The Esports Integrity Commission (ESIC) released a statement on its historic investigation of the ‘Spectator Bug’ and expanded the number of sanctioned people for using it to gain an unfair advantage.
Three Variants of the Spectator Bug
ESIC launched an investigation in 2020 against coaches and players for exploiting a spectator mode bug in Counter Strike: Global Offensive (CS:GO) to gain an advantage over their opponents and initially sanctioned three international coaches.
As the investigation continued, ESIC found out 34 other coaches who have exploited the Spectator Bug and expanded the list of sanctioned people, but in October rescinded the ban on Sergey ‘LMBT’ Bezhanov.
As the mass investigation continued, ESIC uncovered there were three different variants of the Spectator Bug: Static Spectator Bug, Free Roam Spectator Bug, and Third-Person Spectator Bug, and released details related to the variants, the people affected and the sanctions imposed on them.
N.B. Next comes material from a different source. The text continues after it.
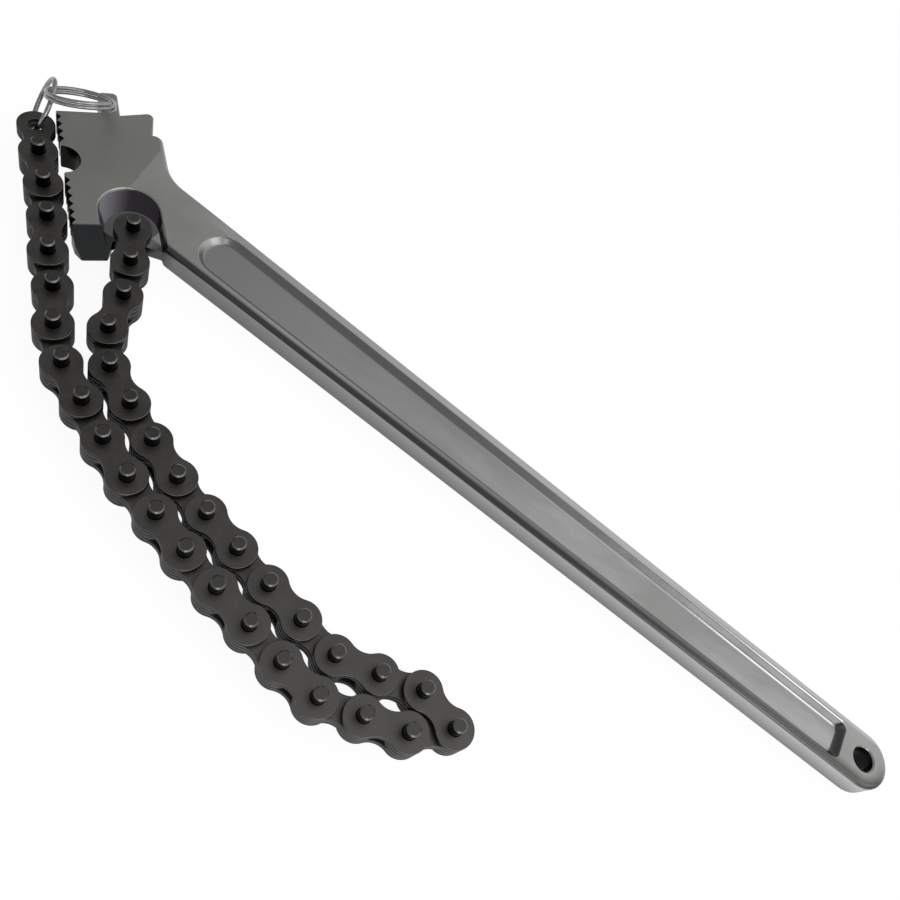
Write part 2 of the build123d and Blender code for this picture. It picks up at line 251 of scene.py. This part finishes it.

Static Spectator Bug Variant
The Static Spectator Bug Variant allows the affected participant control over the viewport of the random position on the map the bug placed the coach before the start of the round, giving the participant an unfair advantage in terms of a viewport angle that they should not have.
The variant affected 84 participants in total, ESIC stated, explaining that there were 47 others besides the 37 already sanctioned in 2020 and classified the variant as posing a moderate to a high level of integrity risk.
The integrity body outlined the Static Spectator Bug variant was triggered for 1,311 rounds in 98 matches, and when triggered, occurred for an average of 13 rounds, meaning 13 rounds of potential unfair advantage.
According to its Sanctions Matrix adopted for the September 2020 sanctions and in light of the “potentially serious nature of the infringements being prosecuted with respect to this variant, participants charged will be provisionally suspended from ESIC Member events pending resolution of the charges.”
Free Roam Spectator Bug Variant
This variant enabled the affected participant to fly around the map and have complete control over it, resembling a mechanism that provided the user with a severe and unfair advantage “which could have never been attained utilizing the game’s mechanics intended for competitive play,” giving an advantage “akin to that of a map hack, wall hack, or other cheat.”
Hence, ESIC considers this infringement as cheating or attempting to cheat behavior and far more serious than the other two variants, and meriting sanctions under 2.4.4 and 2.4.5 of the Code of Conduct referring to cheating offenses and providing for up to 24 months suspension.
Further, ESIC provisionally suspended the three participants identified to have utilized the Free Roam Spectator Bug variant from all ESIC Member events pending resolution of the charges.
Third-Person Spectator Bug Variant
Unlike the previous two variants, the third-person variant was triggered by a server software issue on two particular CS:GO tournament platforms, allowing the affected participant to observe the game from a locked third-person view of their team’s players.
And while there was no severity of the risk, ESIC considers the participants’ response to becoming aware of the bug as key and those 47 who decided to complete the round with the advantage merit a sanction equaled to 30 day-suspension for each round with the bug.